# Description of the task
Give the data again, word for word.
━━ Dataset extract ━━
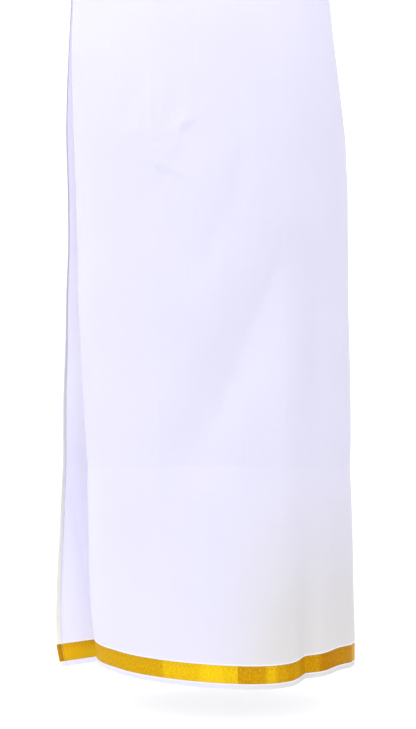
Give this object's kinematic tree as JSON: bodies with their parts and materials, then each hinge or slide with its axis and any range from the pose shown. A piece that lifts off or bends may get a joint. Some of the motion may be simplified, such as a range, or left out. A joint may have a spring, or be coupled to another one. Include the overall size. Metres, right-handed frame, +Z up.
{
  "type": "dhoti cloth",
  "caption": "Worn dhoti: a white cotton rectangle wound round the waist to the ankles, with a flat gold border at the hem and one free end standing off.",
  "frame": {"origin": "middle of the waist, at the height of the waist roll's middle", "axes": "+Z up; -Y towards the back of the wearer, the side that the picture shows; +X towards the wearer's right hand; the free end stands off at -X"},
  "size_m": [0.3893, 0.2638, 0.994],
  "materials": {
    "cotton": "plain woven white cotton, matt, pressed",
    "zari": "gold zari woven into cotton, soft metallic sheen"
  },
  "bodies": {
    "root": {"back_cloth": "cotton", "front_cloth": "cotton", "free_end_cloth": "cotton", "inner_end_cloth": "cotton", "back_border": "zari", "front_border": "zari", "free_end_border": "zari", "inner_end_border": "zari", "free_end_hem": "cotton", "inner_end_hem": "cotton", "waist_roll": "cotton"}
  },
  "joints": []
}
━━━
# Answer below
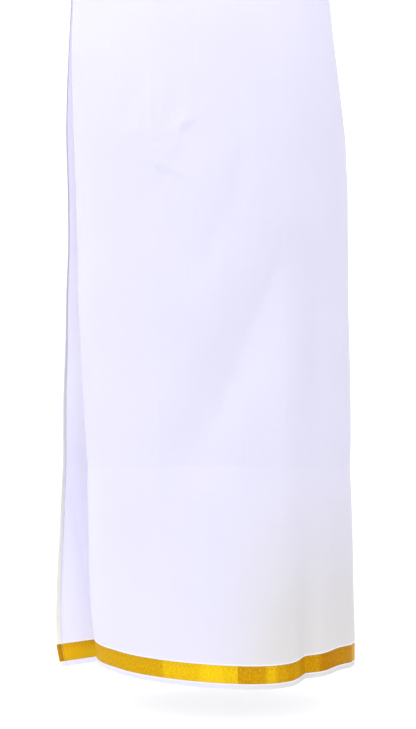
Give this object's kinematic tree as JSON: bodies with their parts and materials, then each hinge or slide with its axis and any range from the pose shown. A piece that lifts off or bends may get a joint. Some of the motion may be simplified, such as a range, or left out. A joint may have a spring, or be coupled to another one. Include the overall size. Metres, right-handed frame, +Z up.
{
  "type": "dhoti cloth",
  "caption": "Worn dhoti: a white cotton rectangle wound round the waist to the ankles, with a flat gold border at the hem and one free end standing off.",
  "frame": {"origin": "middle of the waist, at the height of the waist roll's middle", "axes": "+Z up; -Y towards the back of the wearer, the side that the picture shows; +X towards the wearer's right hand; the free end stands off at -X"},
  "size_m": [0.3893, 0.2638, 0.994],
  "materials": {
    "cotton": "plain woven white cotton, matt, pressed",
    "zari": "gold zari woven into cotton, soft metallic sheen"
  },
  "bodies": {
    "root": {"back_cloth": "cotton", "front_cloth": "cotton", "free_end_cloth": "cotton", "inner_end_cloth": "cotton", "back_border": "zari", "front_border": "zari", "free_end_border": "zari", "inner_end_border": "zari", "free_end_hem": "cotton", "inner_end_hem": "cotton", "waist_roll": "cotton"}
  },
  "joints": []
}